Exercise objective: Reproduce, word for word, every line from the first one down to the line containing "return (centres[:, None]", and nothing else.

Information supplied:
::::::
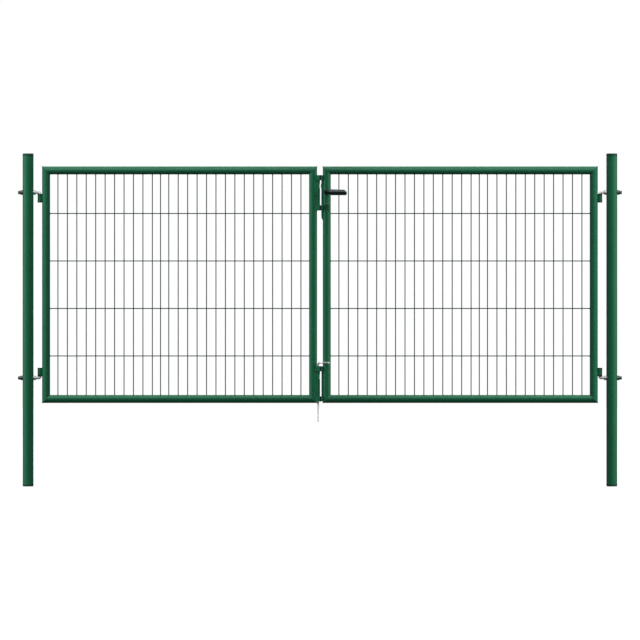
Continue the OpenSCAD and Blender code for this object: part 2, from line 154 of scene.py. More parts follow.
def vertices(node):
    """Points of a CAD node's mesh, in metres."""
    mesh = frame["nodes"][node].data
    points = np.empty(len(mesh.vertices) * 3)
    mesh.vertices.foreach_get("co", points)
    return points.reshape(-1, 3)


def rings(centres, across, up, a, b):
    """Rings round a path: point (i, j) is centre i, plus a(i, j) times its across vector, plus
    b(i, j) times its up vector."""
    return (centres[:, None] + a[..., None] * across[:, None] + b[..., None] * up[:, None])


def skin(stacks, looped=False):
    """Points and faces over stacks of rings. Quads join each ring to the next one; the last ring
    is joined to the first where looped, and otherwise both end rings are closed by a fan to their
    middle. A stack whose signed volume comes out negative gets its faces turned round."""
    stacks = np.asarray(stacks, float)
    if stacks.ndim == 3:
        stacks = stacks[None]
    count, rows, columns = stacks.shape[:3]
    row = np.arange(rows if looped else rows - 1)[:, None]
    column = np.arange(columns)[None, :]
    after = (column + 1) % columns
    upper = (row + 1) % rows
    quads = np.stack([row * columns + column, row * columns + after,
                      upper * columns + after, upper * columns + column], -1).reshape(-1, 4)
    points = stacks.reshape(count, rows * columns, 3)
    halves = np.concatenate([quads[:, :3], quads[:, [0, 2, 3]]])
    fans = np.empty((0, 3), int)
    if not looped:
        poles = stacks[:, [0, -1]].mean(2)
        points = np.concatenate([points, poles], 1)
        j, k = column[0], after[0]
        last = (rows - 1) * columns
        fans = np.concatenate([
            np.stack([k, j, np.full(columns, rows * columns)], -1),
            np.stack([last + j, last + k, np.full(columns, rows * columns + 1)], -1)])
    triangles = np.concatenate([halves, fans])
    corner = points[:, triangles]
    volume = np.einsum("ijk,ijk->i", corner[:, :, 0],
                       np.cross(corner[:, :, 1], corner[:, :, 2]))
    offset = np.arange(count)[:, None, None] * points.shape[1]
    turn = (volume < 0)[:, None, None]
    quads = np.where(turn, quads[None, :, ::-1], quads[None]) + offset
    fans = np.where(turn, fans[None, :, ::-1], fans[None]) + offset
    return points.reshape(-1, 3), quads.reshape(-1, 4), fans.reshape(-1, 3)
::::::
The solution:
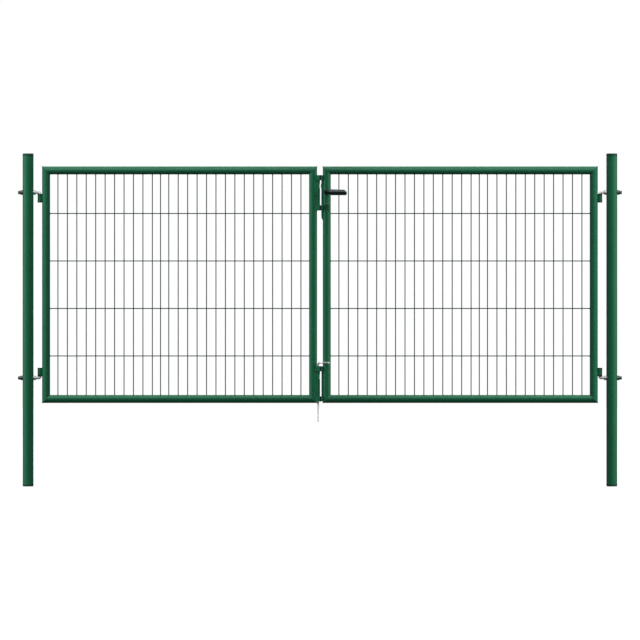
Continue the OpenSCAD and Blender code for this object: part 2, from line 154 of scene.py. More parts follow.
def vertices(node):
    """Points of a CAD node's mesh, in metres."""
    mesh = frame["nodes"][node].data
    points = np.empty(len(mesh.vertices) * 3)
    mesh.vertices.foreach_get("co", points)
    return points.reshape(-1, 3)


def rings(centres, across, up, a, b):
    """Rings round a path: point (i, j) is centre i, plus a(i, j) times its across vector, plus
    b(i, j) times its up vector."""
    return (centres[:, None] + a[..., None] * across[:, None] + b[..., None] * up[:, None])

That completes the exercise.